The rules in New York are fairly straightforward. New York General Obligations Law §15-108 permits a plaintiff to settle a claim with a defendant tortfeasor without risking the discharge of other tortfeasors who might be liable for the injury. When one tortfeasor settles with the injured party, the settlement relieves the settling tortfeasor of liability to any other person for contribution. It entitles the non-settling tortfeasor to assert the settlement as a defense to the injured party’s claim and to obtain an appropriate reduction in damages. In order to keep the rule clear, think of the “tortfeasor” as the party who allegedly did something wrong. In our examples it could be the contractor, the homeowner, or the owner of the first building.

New York General Obligations Law §15-108, provides in relevant part:

(a) Effect of release of or covenant not to sue tortfeasors.
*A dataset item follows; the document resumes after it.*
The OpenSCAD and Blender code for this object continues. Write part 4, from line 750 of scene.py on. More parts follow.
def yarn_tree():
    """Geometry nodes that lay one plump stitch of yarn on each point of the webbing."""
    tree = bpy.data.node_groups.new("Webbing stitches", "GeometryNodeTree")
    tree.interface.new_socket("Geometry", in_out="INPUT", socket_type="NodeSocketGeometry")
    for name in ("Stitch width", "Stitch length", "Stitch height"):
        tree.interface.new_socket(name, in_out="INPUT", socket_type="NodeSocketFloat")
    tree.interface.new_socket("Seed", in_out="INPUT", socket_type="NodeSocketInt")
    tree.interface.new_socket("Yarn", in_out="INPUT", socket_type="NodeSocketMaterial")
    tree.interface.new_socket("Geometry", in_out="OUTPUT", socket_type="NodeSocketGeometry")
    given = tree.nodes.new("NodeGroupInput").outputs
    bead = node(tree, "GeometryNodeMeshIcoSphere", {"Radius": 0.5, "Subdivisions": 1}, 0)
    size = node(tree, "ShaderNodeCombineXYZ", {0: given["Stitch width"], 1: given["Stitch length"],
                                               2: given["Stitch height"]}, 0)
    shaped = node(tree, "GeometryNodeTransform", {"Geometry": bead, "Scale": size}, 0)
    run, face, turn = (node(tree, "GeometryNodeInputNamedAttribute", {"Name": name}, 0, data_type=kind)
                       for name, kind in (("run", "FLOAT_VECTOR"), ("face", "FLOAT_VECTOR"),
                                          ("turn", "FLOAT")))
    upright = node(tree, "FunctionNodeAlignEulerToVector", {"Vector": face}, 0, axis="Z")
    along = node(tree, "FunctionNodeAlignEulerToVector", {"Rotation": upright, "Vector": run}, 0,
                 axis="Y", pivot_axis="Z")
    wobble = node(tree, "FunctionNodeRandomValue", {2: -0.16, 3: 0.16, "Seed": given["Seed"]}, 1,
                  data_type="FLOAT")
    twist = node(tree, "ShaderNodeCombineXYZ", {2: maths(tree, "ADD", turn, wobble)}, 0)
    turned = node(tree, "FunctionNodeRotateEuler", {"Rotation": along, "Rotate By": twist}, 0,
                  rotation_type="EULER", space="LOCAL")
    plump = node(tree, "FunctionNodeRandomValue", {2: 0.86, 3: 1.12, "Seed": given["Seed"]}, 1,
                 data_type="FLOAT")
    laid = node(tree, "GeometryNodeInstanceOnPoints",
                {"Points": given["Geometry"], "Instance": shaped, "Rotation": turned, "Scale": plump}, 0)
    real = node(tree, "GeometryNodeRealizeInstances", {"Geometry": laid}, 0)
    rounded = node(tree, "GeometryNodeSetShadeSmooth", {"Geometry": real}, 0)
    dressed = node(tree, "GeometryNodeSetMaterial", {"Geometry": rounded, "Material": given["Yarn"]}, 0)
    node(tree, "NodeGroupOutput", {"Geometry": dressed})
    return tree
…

When a release or a covenant not to sue or not to enforce a judgment is given to one of two or more persons liable or claimed to be liable in tort for the same injury, or the same wrongful death, it does not discharge any of the other tortfeasors from liability for the injury or wrongful death unless its terms expressly so provide, but it reduces the claim of the releasor against the other tortfeasors to the extent of any amount stipulated by the release or the covenant, or in the amount of the consideration paid for it, or in the amount of the released tortfeasor’s equitable share of the damages under article fourteen of the civil practice law and rules, whichever is the greatest.
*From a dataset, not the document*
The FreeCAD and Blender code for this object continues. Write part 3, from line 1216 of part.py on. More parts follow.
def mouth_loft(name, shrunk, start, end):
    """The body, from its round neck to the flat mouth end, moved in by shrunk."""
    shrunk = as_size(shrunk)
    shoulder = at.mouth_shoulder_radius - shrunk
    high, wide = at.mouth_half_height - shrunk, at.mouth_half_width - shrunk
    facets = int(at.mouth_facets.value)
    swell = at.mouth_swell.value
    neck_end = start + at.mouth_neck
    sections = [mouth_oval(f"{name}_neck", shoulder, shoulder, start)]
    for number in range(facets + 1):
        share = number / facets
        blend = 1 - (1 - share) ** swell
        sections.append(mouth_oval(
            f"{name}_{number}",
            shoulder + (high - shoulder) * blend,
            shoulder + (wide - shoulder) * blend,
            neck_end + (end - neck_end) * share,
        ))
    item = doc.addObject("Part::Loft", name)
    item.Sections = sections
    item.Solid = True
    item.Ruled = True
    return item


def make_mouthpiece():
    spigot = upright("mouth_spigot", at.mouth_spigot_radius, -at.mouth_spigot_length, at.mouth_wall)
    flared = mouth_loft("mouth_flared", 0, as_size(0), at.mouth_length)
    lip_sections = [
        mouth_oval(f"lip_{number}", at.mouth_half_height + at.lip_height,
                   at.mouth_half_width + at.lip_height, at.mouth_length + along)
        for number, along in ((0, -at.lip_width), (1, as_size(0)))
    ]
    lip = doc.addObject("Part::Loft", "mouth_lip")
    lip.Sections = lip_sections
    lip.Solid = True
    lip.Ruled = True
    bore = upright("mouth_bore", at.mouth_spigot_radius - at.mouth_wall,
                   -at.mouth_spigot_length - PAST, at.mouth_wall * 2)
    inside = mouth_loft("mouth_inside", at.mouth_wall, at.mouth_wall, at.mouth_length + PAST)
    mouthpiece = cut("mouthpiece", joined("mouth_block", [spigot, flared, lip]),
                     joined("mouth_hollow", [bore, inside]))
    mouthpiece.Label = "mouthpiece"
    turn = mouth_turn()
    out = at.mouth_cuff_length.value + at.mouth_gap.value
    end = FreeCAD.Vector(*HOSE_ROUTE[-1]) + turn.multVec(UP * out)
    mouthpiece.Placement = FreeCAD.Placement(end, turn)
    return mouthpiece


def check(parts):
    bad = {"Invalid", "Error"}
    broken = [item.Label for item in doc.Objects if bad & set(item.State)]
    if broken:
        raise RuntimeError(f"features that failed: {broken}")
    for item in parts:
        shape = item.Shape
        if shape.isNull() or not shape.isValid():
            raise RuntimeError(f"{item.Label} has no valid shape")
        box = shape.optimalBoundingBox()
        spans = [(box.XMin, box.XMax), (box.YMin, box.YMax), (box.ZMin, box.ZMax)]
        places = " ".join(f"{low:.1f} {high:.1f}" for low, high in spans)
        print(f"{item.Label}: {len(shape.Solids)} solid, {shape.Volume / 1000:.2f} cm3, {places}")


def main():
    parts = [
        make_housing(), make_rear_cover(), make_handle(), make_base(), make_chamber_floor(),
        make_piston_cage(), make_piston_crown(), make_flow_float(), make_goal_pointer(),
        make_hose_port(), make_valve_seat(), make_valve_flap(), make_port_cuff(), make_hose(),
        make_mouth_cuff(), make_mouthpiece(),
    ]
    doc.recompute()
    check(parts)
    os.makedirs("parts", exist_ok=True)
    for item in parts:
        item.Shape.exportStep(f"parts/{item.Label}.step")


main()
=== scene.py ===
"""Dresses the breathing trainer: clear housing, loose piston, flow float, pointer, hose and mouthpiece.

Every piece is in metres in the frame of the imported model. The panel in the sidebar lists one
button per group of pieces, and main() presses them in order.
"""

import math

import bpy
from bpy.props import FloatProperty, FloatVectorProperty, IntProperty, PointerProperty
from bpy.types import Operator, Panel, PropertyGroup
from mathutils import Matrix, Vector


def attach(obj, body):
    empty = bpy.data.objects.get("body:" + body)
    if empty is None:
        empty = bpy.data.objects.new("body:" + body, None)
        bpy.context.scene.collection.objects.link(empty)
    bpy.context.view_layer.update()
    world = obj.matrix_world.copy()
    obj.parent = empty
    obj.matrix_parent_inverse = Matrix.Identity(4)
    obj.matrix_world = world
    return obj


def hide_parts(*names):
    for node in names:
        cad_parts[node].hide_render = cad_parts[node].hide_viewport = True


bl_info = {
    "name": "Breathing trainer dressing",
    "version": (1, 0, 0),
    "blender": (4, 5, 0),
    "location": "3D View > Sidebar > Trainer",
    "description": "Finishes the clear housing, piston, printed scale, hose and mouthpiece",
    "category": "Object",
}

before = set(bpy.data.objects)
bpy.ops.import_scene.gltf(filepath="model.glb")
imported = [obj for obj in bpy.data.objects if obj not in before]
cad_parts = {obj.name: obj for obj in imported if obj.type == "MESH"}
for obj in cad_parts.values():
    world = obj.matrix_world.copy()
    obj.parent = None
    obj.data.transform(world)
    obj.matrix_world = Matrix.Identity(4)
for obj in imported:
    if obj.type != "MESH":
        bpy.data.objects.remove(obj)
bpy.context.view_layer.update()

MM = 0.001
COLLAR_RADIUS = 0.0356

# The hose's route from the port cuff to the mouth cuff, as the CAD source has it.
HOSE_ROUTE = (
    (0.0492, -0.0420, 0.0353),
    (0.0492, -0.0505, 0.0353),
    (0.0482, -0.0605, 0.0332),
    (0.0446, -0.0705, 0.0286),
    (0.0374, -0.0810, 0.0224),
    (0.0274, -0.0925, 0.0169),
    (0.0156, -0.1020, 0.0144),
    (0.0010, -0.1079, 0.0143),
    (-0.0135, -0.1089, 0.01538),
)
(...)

(b) Release of tortfeasor. A release given in good faith by the injured person to one tortfeasor as provided in subdivision (a) relieves him from liability to any other person for contribution as provided in article fourteen of the civil practice law and rules.

(c) Waiver of contribution. A tortfeasor who has obtained his own release from liability shall not be entitled to contribution from any other person.

The Court of Appeals, in Whalen v. Kawasaki Motors Corp., 92 N.Y.2d 288, 292, 703 N.E.2d 246, 248 (1998), succinctly set forth the rule for applying New York General Obligations Law §15-108:

In tort actions involving multiple defendants where a plaintiff settles with one or more defendants before trial, and proceeds to trial against the remaining defendants, General Obligations Law § 15-108(a) permits nonsettling defendants a monetary offset against the amount of a verdict. The permitted reduction is the greatest of three items: (a) the amount stipulated as consideration for the release; (b) the amount actually paid for the release; or (c) the settling tortfeasor’s equitable share of plaintiff’s damages (General Obligations Law § 15-108[a] ). The purpose of the statute is to encourage settlement, although the statute is also concerned with ensuring equity. Plaintiffs should be fairly compensated, but nonsettling defendants should not bear more than their fair share of a plaintiff’s loss. Moreover, the possibility of double recovery should be avoided (see, Williams v. Niske, supra, 81 N.Y.2d, at 442-444, 599 N.Y.S.2d 519, 615 N.E.2d 1003; accord, Dudick v. Keene Corp., 82 N.Y.2d 821, 605 N.Y.S.2d 3, 625 N.E.2d 588, affg. for reasons stated at 188 A.D.2d 214, 218, 593 N.Y.S.2d 43; Didner v. Keene Corp., 82 N.Y.2d 342, 351, 604 N.Y.S.2d 884, 624 N.E.2d 979; Pollicina v. Misericordia Hosp. Med. Ctr., 82 N.Y.2d 332, 604 N.Y.S.2d 879, 624 N.E.2d 974).

As most often happens, the rules at least try to be as fair as possible to all concerned:

  • If a defendant settles with the plaintiff, that defendant is done with the case; none of the other defendants can ask it to contribute any additional money to compensate for the plaintiff’s damages.
  • The non-settling defendants still can try to prove at trial that it was all the fault of the settling defendant, and they have every incentive to do so.
  • The non-settling defendants get a credit either for what the settling defendant actually paid, or what it should have paid, as determined at trial, to the plaintiff for its role in causing plaintiff’s injuries.
  • The plaintiff takes the risk that it accepts less money from the settling defendant than the settling defendant was actually liable for. The non-settling defendants are not penalized for any miscalculation plaintiff might make.
  • The plaintiff cannot recover twice for the same injuries.

It’s strange how little things can mean a lot, even in the most unexpected places. The next time you or your business are part of a lawsuit involving multiple parties in New York, it might be a good idea to keep these rules in mind. No matter whether you are a plaintiff or a defendant, a little knowledge can go a long way.

Of course, there’s more to this story than we’ve gone through here, but that can wait for another day.